__AIM__:
Extract exactly those lines that lie between the start of the material and the line with "GAP = 0.0003", including both boundary lines and no others.

__STORED DATA__:
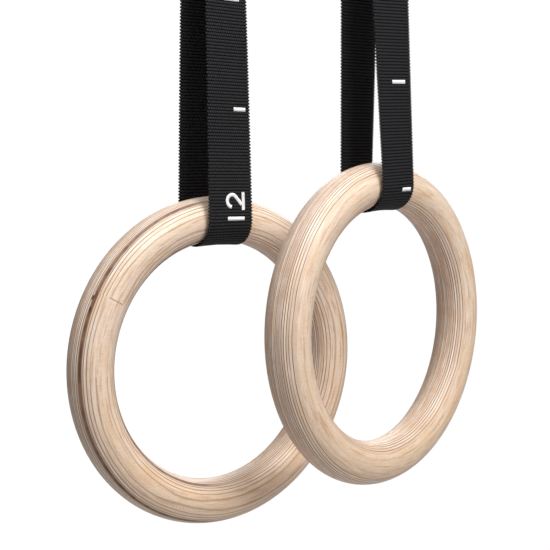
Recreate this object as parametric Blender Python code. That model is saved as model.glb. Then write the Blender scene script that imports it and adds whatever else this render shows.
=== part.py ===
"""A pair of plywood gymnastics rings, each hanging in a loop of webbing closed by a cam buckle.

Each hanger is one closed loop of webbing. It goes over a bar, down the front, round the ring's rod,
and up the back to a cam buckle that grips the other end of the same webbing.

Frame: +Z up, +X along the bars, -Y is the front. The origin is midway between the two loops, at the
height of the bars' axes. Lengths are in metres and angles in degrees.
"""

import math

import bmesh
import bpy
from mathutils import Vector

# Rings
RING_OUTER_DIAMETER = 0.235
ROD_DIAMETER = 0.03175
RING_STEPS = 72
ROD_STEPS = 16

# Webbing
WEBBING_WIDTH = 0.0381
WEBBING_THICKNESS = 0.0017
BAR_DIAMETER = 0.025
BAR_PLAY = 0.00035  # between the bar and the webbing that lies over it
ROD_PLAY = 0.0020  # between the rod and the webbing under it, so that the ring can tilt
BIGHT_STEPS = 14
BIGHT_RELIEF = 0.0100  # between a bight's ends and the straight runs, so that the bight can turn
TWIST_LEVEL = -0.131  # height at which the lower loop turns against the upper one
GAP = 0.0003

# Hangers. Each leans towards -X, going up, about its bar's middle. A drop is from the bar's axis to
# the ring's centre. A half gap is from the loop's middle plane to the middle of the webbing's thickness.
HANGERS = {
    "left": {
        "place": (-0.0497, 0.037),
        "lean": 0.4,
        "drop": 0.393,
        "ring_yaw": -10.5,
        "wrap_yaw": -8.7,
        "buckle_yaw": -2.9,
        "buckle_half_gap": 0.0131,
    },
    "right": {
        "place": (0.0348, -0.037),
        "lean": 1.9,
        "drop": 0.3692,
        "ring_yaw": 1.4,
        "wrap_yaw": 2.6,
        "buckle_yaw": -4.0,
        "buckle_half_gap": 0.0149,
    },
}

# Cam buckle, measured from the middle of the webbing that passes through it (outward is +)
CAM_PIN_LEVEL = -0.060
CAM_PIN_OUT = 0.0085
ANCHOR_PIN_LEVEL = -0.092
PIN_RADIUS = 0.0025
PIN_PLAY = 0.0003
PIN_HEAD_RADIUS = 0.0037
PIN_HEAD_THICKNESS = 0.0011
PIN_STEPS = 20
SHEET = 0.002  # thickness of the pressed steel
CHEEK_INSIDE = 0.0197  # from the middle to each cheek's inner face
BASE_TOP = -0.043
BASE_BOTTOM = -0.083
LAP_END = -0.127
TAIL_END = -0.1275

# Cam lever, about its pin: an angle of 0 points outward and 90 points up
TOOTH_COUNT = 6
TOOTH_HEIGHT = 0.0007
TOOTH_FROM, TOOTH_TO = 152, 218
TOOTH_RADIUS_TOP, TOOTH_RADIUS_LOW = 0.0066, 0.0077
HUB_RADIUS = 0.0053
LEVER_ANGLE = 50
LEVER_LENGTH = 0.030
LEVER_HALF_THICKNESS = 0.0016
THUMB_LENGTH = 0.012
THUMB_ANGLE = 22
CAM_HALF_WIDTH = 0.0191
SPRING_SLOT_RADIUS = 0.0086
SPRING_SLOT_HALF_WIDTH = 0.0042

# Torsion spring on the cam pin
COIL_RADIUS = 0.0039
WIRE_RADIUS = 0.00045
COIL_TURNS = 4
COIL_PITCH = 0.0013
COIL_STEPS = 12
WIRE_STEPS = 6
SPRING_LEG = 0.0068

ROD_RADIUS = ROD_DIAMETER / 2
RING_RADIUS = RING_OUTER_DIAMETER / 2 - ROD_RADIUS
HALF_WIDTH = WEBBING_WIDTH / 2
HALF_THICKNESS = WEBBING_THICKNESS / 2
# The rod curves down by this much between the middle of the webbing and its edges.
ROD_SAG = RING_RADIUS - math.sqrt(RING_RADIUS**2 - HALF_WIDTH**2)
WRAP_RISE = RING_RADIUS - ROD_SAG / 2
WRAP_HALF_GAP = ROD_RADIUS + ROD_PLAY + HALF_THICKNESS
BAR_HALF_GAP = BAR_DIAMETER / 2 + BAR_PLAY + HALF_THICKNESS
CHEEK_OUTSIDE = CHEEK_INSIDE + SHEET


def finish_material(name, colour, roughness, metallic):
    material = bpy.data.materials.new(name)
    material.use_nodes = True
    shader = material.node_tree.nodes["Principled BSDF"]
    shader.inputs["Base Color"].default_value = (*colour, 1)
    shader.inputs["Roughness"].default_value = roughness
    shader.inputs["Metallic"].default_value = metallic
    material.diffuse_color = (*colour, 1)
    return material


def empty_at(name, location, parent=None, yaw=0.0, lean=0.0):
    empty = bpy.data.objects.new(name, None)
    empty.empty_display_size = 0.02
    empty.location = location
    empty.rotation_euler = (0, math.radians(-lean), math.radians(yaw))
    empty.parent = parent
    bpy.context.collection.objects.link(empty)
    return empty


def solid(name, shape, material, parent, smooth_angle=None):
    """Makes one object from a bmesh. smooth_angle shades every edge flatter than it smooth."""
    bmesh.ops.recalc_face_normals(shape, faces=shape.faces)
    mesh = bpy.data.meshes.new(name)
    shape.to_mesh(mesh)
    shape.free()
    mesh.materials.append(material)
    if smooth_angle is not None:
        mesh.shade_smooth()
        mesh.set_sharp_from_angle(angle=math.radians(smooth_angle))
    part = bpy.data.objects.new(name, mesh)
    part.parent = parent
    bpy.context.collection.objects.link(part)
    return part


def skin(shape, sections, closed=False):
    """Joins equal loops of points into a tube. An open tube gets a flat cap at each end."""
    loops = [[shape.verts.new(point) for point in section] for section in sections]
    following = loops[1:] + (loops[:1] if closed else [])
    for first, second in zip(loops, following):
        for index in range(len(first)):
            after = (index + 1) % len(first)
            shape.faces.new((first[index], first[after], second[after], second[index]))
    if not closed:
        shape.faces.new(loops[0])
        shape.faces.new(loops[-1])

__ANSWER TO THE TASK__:
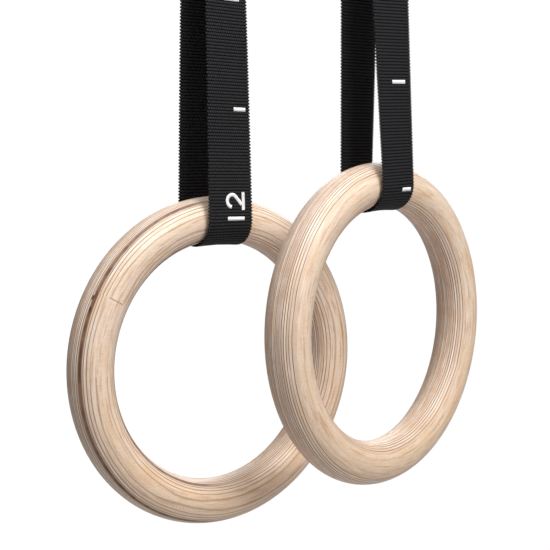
Recreate this object as parametric Blender Python code. That model is saved as model.glb. Then write the Blender scene script that imports it and adds whatever else this render shows.
=== part.py ===
"""A pair of plywood gymnastics rings, each hanging in a loop of webbing closed by a cam buckle.

Each hanger is one closed loop of webbing. It goes over a bar, down the front, round the ring's rod,
and up the back to a cam buckle that grips the other end of the same webbing.

Frame: +Z up, +X along the bars, -Y is the front. The origin is midway between the two loops, at the
height of the bars' axes. Lengths are in metres and angles in degrees.
"""

import math

import bmesh
import bpy
from mathutils import Vector

# Rings
RING_OUTER_DIAMETER = 0.235
ROD_DIAMETER = 0.03175
RING_STEPS = 72
ROD_STEPS = 16

# Webbing
WEBBING_WIDTH = 0.0381
WEBBING_THICKNESS = 0.0017
BAR_DIAMETER = 0.025
BAR_PLAY = 0.00035  # between the bar and the webbing that lies over it
ROD_PLAY = 0.0020  # between the rod and the webbing under it, so that the ring can tilt
BIGHT_STEPS = 14
BIGHT_RELIEF = 0.0100  # between a bight's ends and the straight runs, so that the bight can turn
TWIST_LEVEL = -0.131  # height at which the lower loop turns against the upper one
GAP = 0.0003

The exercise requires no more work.